How does a farmer look for diversification opportunities?  Last year a farmer called me because he was considering signing a lease to allow an energy company to install windmills on his farm.  We looked over the contract and talked through the potential ramifications.  He was most concerned with lost acreage.  After we did a thorough review and talked with his lawyer and accountant, he made the decision to sign up with the energy company.  The biggest opportunity he had with the deal is in the consistent cash flow.  The windmills provide him with annual income higher than his profit per acre had been over the last 10 years.  This is just one example of the benefits of diversification. 

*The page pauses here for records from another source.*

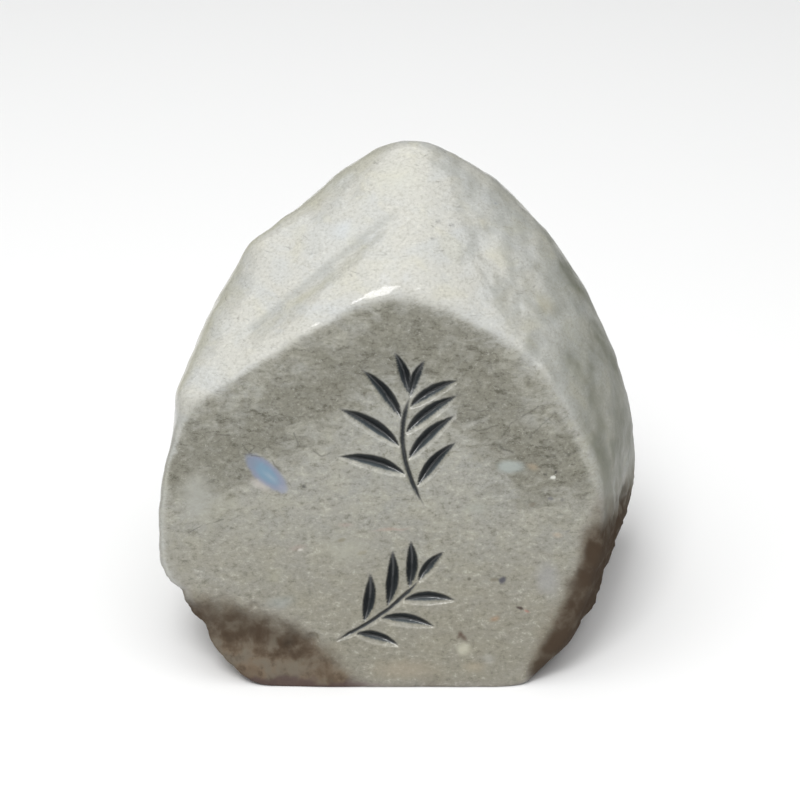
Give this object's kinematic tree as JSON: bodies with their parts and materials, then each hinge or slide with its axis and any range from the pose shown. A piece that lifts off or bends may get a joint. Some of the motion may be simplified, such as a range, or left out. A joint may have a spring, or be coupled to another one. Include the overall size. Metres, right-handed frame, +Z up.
{
  "type": "engraved gobi stone",
  "caption": "Natural desert stone with a leaning flat front, a gabled top and a flat base, carved with leafy sprigs and varnished, to stand on a desk or shelf.",
  "frame": {"origin": "middle of the bounding box at the flat base, where the stone rests", "axes": "+X to the right as the engraved front is seen, +Y away from the front towards the back, +Z up; the engraved front faces -Y and leans back"},
  "size_m": [0.1017, 0.0774, 0.0942],
  "materials": {
    "stone": "varnished pale grey-buff stone, dark ink in the engraving"
  },
  "bodies": {
    "root": {"stone": "stone"}
  },
  "joints": []
}
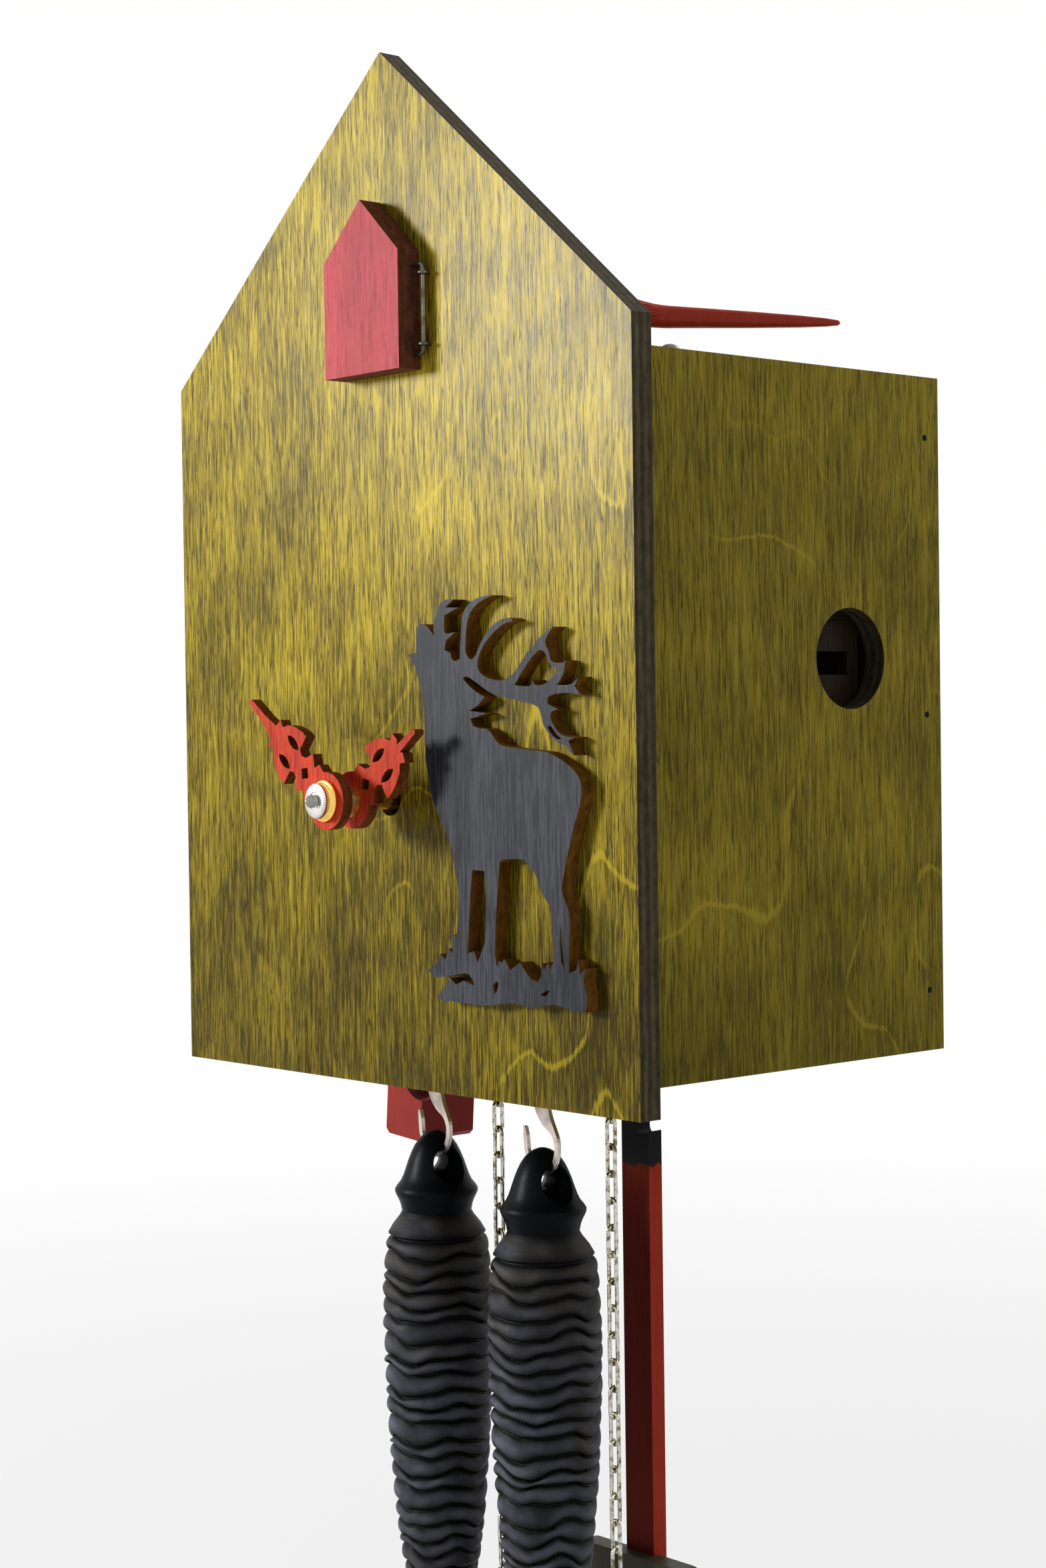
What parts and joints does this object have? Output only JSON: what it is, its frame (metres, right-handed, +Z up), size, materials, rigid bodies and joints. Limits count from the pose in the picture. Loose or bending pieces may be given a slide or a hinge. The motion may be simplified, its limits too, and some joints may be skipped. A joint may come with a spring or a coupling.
{
  "type": "cuckoo clock",
  "caption": "Wall cuckoo clock with a gabled plywood front, stag ornament, fretwork hands, a bird behind a hinged door, cone weights on link chains and a rod pendulum.",
  "frame": {"origin": "middle of the hanger hole, on the rear face of the back panel", "axes": "+Z up, +X to the right seen from the front, +Y into the wall; the dial side faces -Y"},
  "size_m": [0.185, 0.1442, 0.453],
  "materials": {
    "panel": "stained, worn",
    "case": "stained, worn",
    "door": "stained, worn",
    "stag": "stained, worn",
    "hands": "stained, worn",
    "bird": "stained, worn",
    "rod": "stained, worn",
    "bob": "stained, worn",
    "lever": "stained, worn",
    "whistle": "stained, worn",
    "back": "stained, worn",
    "dark_wire": "dark",
    "steel": "brushed",
    "nickel": "nickelled",
    "chain": "nickelled, worn",
    "hook": "flat nickel",
    "brass": "brushed",
    "brass_bright": "bright",
    "gong": "blued",
    "iron": "cast",
    "cone": "black painted",
    "cloth": "thin cloth"
  },
  "bodies": {
    "case": {"front_panel": "panel", "side_left": "case", "side_right": "case", "top_board": "case", "bottom_board": "case", "back_panel": "back", "stag": "stag", "door_eyelets": "dark_wire", "bird_bracket": "steel", "plate_front": "brass", "plate_rear": "brass", "plate_pillars": "brass", "movement_posts": "whistle", "pendulum_cock": "brass", "minute_post": "steel", "gong": "gong", "gong_block": "iron", "whistle_left": "whistle", "whistle_right": "whistle", "bellows_cloth_left": "cloth", "bellows_cloth_right": "cloth", "shutoff_pin": "steel"},
    "door_leaf": {"door": "door", "door_wire": "dark_wire"},
    "bird_on_arm": {"bird_arbor": "steel", "bird": "bird"},
    "great": {"great_wheel": "brass"},
    "centre": {"centre_wheel": "brass"},
    "third": {"third_wheel": "brass"},
    "escape": {"escape_wheel": "brass"},
    "anchor_arbor": {"anchor": "steel"},
    "strike_great": {"strike_wheel": "brass"},
    "pins": {"pin_wheel": "brass"},
    "fly_arbor": {"fly": "steel"},
    "hammer_arbor": {"hammer": "dark_wire"},
    "minute": {"minute_shaft": "nickel", "minute_hand": "hands", "hand_bush": "brass_bright", "hand_nut": "nickel"},
    "minute_wheel_body": {"minute_wheel": "brass"},
    "hour": {"hour_wheel": "brass", "hour_hand": "hands"},
    "time_load": {"time_chain": "chain", "time_hook": "hook", "time_weight": "cone"},
    "time_free": {"time_free_chain": "chain", "time_ring": "chain"},
    "strike_load": {"strike_chain": "chain", "strike_hook": "hook", "strike_weight": "cone"},
    "strike_free": {"strike_free_chain": "chain", "strike_ring": "chain"},
    "pendulum": {"pendulum_leader": "steel", "pendulum_rod": "rod"},
    "bob": {"pendulum_bob": "bob", "bob_spring": "steel"},
    "bellows_board_left": {"bellows_top_left": "whistle"},
    "bellows_board_right": {"bellows_top_right": "whistle"},
    "shutoff": {"shutoff_lever": "lever"}
  },
  "joints": [
    {"name": "bird_turn", "type": "hinge", "parent": "case", "child": "bird_on_arm", "pos_m": [0.066, -0.106, 0.036], "axis": [0, 0, 1], "range_deg": [0, 36]},
    {"name": "door_swing", "type": "hinge", "parent": "case", "child": "door_leaf", "pos_m": [0.019, -0.12, 0.04], "axis": [0, 0, 1], "range_deg": [0, 95]},
    {"name": "minute_turn", "type": "hinge", "parent": "case", "child": "minute", "pos_m": [0, -0.118, -0.085], "axis": [0, 1, 0], "continuous": true},
    {"name": "minute_wheel_turn", "type": "hinge", "parent": "case", "child": "minute_wheel_body", "pos_m": [-0.00848, -0.103, -0.09348], "axis": [0, 1, 0], "continuous": true},
    {"name": "hour_turn", "type": "hinge", "parent": "case", "child": "hour", "pos_m": [0, -0.118, -0.085], "axis": [0, 1, 0], "continuous": true},
    {"name": "time_weight_run", "type": "slide", "parent": "case", "child": "time_load", "axis": [0, 0, 1], "range_m": [-0.04123, 0.01855]},
    {"name": "time_free_run", "type": "slide", "parent": "case", "child": "time_free", "axis": [0, 0, 1], "range_m": [-0.04123, 0.04123]},
    {"name": "great_turn", "type": "hinge", "parent": "case", "child": "great", "pos_m": [0.0225, -0.078, -0.09919], "axis": [0, 1, 0], "range_deg": [-175.01, 175.01]},
    {"name": "centre_turn", "type": "hinge", "parent": "case", "child": "centre", "pos_m": [0, -0.078, -0.085], "axis": [0, 1, 0], "range_deg": [-300.01, 300.01]},
    {"name": "third_turn", "type": "hinge", "parent": "case", "child": "third", "pos_m": [0.0025, -0.063, -0.06702], "axis": [0, 1, 0], "range_deg": [-3000.01, 3000.01]},
    {"name": "escape_turn", "type": "hinge", "parent": "case", "child": "escape", "pos_m": [0, -0.058, -0.05083], "axis": [0, 1, 0], "range_deg": [-36000.01, 36000.01]},
    {"name": "strike_weight_run", "type": "slide", "parent": "case", "child": "strike_load", "axis": [0, 0, 1], "range_m": [-0.04123, 0.01855]},
    {"name": "strike_free_run", "type": "slide", "parent": "case", "child": "strike_free", "axis": [0, 0, 1], "range_m": [-0.04123, 0.04123]},
    {"name": "strike_wheel_turn", "type": "hinge", "parent": "case", "child": "strike_great", "pos_m": [-0.0225, -0.078, -0.09919], "axis": [0, 1, 0], "range_deg": [-175.01, 175.01]},
    {"name": "pin_wheel_turn", "type": "hinge", "parent": "case", "child": "pins", "pos_m": [-0.0225, -0.078, -0.07819], "axis": [0, 1, 0], "range_deg": [-700.01, 700.01]},
    {"name": "fly_turn", "type": "hinge", "parent": "case", "child": "fly_arbor", "pos_m": [-0.0225, -0.058, -0.06169], "axis": [0, 1, 0], "range_deg": [-7000.01, 7000.01]},
    {"name": "hammer_strike", "type": "hinge", "parent": "case", "child": "hammer_arbor", "pos_m": [-0.034, -0.058, -0.052], "axis": [0, 1, 0], "range_deg": [0, 14]},
    {"name": "pendulum_swing", "type": "hinge", "parent": "case", "child": "pendulum", "pos_m": [0, -0.032, -0.03528], "axis": [0, 1, 0], "range_deg": [-4, 4]},
    {"name": "anchor_rock", "type": "hinge", "parent": "case", "child": "anchor_arbor", "pos_m": [0, -0.058, -0.03528], "axis": [0, 1, 0], "range_deg": [-4, 4]},
    {"name": "bob_slide", "type": "slide", "parent": "pendulum", "child": "bob", "axis": [0, 0, 1], "range_m": [-0.01, 0.01]},
    {"name": "bellows_left_lift", "type": "hinge", "parent": "case", "child": "bellows_board_left", "pos_m": [-0.0679, -0.01, -0.0274], "axis": [-1, 0, 0], "range_deg": [0, 12]},
    {"name": "bellows_right_lift", "type": "hinge", "parent": "case", "child": "bellows_board_right", "pos_m": [0.0679, -0.01, -0.0274], "axis": [-1, 0, 0], "range_deg": [0, 12]},
    {"name": "shutoff_tilt", "type": "hinge", "parent": "case", "child": "shutoff", "pos_m": [-0.0645, -0.055, -0.15045], "axis": [0, -1, 0], "range_deg": [0, 9]}
  ],
  "couplings": [
    {"joint": "door_swing", "follows": "bird_turn", "ratio": 2.6389},
    {"joint": "minute_wheel_turn", "follows": "minute_turn", "ratio": -0.33333},
    {"joint": "hour_turn", "follows": "minute_turn", "ratio": 0.083333},
    {"joint": "time_free_run", "follows": "time_weight_run", "ratio": -1},
    {"joint": "great_turn", "follows": "time_weight_run", "rad_per_m": 74.074},
    {"joint": "centre_turn", "follows": "time_weight_run", "rad_per_m": -126.98},
    {"joint": "third_turn", "follows": "time_weight_run", "rad_per_m": 1269.8},
    {"joint": "escape_turn", "follows": "time_weight_run", "rad_per_m": -15238},
    {"joint": "strike_free_run", "follows": "strike_weight_run", "ratio": -1},
    {"joint": "strike_wheel_turn", "follows": "strike_weight_run", "rad_per_m": 74.074},
    {"joint": "pin_wheel_turn", "follows": "strike_weight_run", "rad_per_m": -296.3},
    {"joint": "fly_turn", "follows": "strike_weight_run", "rad_per_m": 2963},
    {"joint": "anchor_rock", "follows": "pendulum_swing", "ratio": 1}
  ]
}
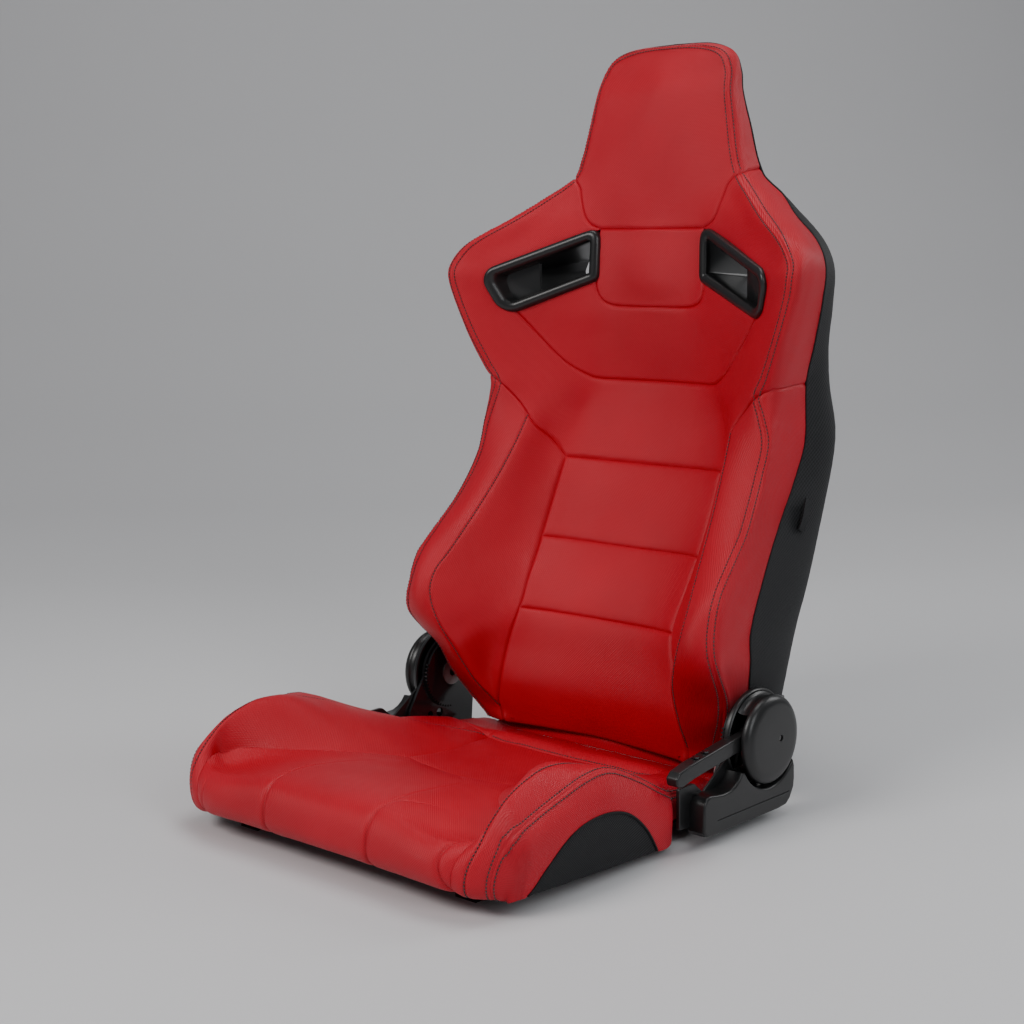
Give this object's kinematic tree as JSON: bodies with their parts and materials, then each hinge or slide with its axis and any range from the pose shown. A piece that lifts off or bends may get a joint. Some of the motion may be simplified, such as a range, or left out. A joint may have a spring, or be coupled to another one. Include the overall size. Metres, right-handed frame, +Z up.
{
  "type": "reclining racing seat",
  "caption": "Reclining bucket-style sports seat with deep side bolsters, fixed headrest, two harness slots, side recline lever and a bottom-mount frame.",
  "frame": {"origin": "centre of the four tapped mounting holes, on the underside plane of the base rails", "axes": "+Z up, -Y the way the seat faces, +X the occupant's left, where the recline lever is"},
  "size_m": [0.58, 0.7143, 0.938],
  "materials": {
    "leather_red": "red leatherette with a fine diagonal weave embossed in it, black stitching",
    "woven_black": "black twill weave over a stiff backing",
    "plastic_black": "satin, finely textured",
    "steel_black": "gloss black powder coat",
    "steel_plain": "zinc-plated steel"
  },
  "bodies": {
    "base": {"side_rail_left": "steel_black", "side_rail_right": "steel_black", "front_cross_tube": "steel_black", "rear_cross_tube": "steel_black", "hinge_outrigger_left": "steel_black", "hinge_outrigger_right": "steel_black", "mounting_bushes": "steel_plain", "seat_pan": "steel_plain", "seat_pan_bolts": "steel_plain", "front_roll": "leather_red", "seat_insert_pad": "leather_red", "seat_rear_strip": "leather_red", "thigh_bolster_left": "leather_red", "thigh_bolster_right": "leather_red", "side_arch_left": "woven_black", "side_arch_right": "woven_black", "lower_hinge_plate_left": "steel_black", "lower_hinge_plate_right": "steel_black", "hinge_bush_left": "steel_plain", "hinge_bush_right": "steel_plain", "pawl_pin": "steel_plain", "return_spring": "steel_black", "recliner_cover_left": "plastic_black", "recliner_cover_right": "plastic_black", "recliner_cap_left": "plastic_black", "recliner_cap_right": "plastic_black", "cap_screws": "steel_plain", "lever_spring": "steel_plain"},
    "backrest": {"upper_hinge_plate_left": "steel_black", "upper_hinge_plate_right": "steel_black", "upright_left": "steel_black", "upright_right": "steel_black", "lower_back_tube": "steel_black", "shoulder_tube": "steel_black", "headrest_hoop": "steel_black", "wing_strap_left": "steel_black", "wing_strap_right": "steel_black", "lumbar_wires": "steel_plain", "headrest_pad": "leather_red", "neck_pad": "leather_red", "upper_back_pad": "leather_red", "middle_back_pad": "leather_red", "lumbar_pad_upper": "leather_red", "lumbar_pad_middle": "leather_red", "lumbar_pad_lower": "leather_red", "shoulder_wing_left": "leather_red", "shoulder_wing_right": "leather_red", "back_bolster_left": "leather_red", "back_bolster_right": "leather_red", "rear_cover": "woven_black", "harness_guide_left": "plastic_black", "harness_guide_right": "plastic_black", "side_tab": "woven_black"},
    "release": {"release_lever": "plastic_black", "lever_screws": "steel_plain", "release_shaft": "steel_plain", "release_cam": "steel_plain"},
    "pawl": {"locking_pawl": "steel_plain"}
  },
  "joints": [
    {"name": "recline", "type": "hinge", "parent": "base", "child": "backrest", "pos_m": [0, 0.207, 0.103], "axis": [-1, 0, 0], "range_deg": [-35, 50]},
    {"name": "lever", "type": "hinge", "parent": "base", "child": "release", "pos_m": [0.27, 0.207, 0.103], "axis": [-1, 0, 0], "range_deg": [0, 20], "stiffness_Nm_per_rad": 3, "springref_deg": -11.46},
    {"name": "pawl", "type": "hinge", "parent": "base", "child": "pawl", "pos_m": [0.248, 0.168, 0.048], "axis": [1, 0, 0], "range_deg": [0, 10]}
  ],
  "couplings": [
    {"joint": "pawl", "follows": "lever", "ratio": 0.5}
  ]
}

Another example is at Stepp’s Hillcrest Orchard in North Carolina, they started diversifying decades ago.  According to their website (www.stepapples.com) they started “pick your own apples” in the 1970’s.  In the 1990’s demand for apple juice was shrinking as plants closed in the area.  By that point, Hillcrest Orchard was doing a lot of their business in “pick your own apples”.  Diversification helped them immensely because they weren’t dependent on traditional delivery of apples to the market.  Now, they continue to grow their business by adding new things for their customers.  They see great growth in agritourism.  As Rita Stepp told me, “Farms that can invite guests to visit are very popular.  We see that as a viable business model.  There are several options for agritourism.  Farmers interested in diversifying should identify their niche market and consider their demographics.  In other words, do your homework.”  They now have a 5-acre corn maze, pick your own pumpkins sunflowers and grapes, and yes, that apple cannon.  One note, they didn’t start out as an agritourism farm.  They started diversifying and it led them to a very profitable agritourism business model.

Commodity trading is another way to diversify your income.  As prices increase our human nature is to expect the trend to continue.  Some of us may remember former Federal Reserve Chairman Alan Greenspan referring to this as irrational exuberance.  He was speaking of the run up of the stock market during the late 90’s which was fueled by the internet bubble.  At the time, many smart people believed the market would keep going up.  But no one ever really knows when a correction will happen… until after it has happened and everyone can point to the market top.  At Global Commodity Analytics and Consulting we develop hedging strategies to lower your risk as prices fluctuate.  One goal is to diversify your income stream through futures trading.  We’ve found by focusing on revenue per acre instead of focusing only on current commodity prices, people are less likely to fall into the irrational exuberance trap.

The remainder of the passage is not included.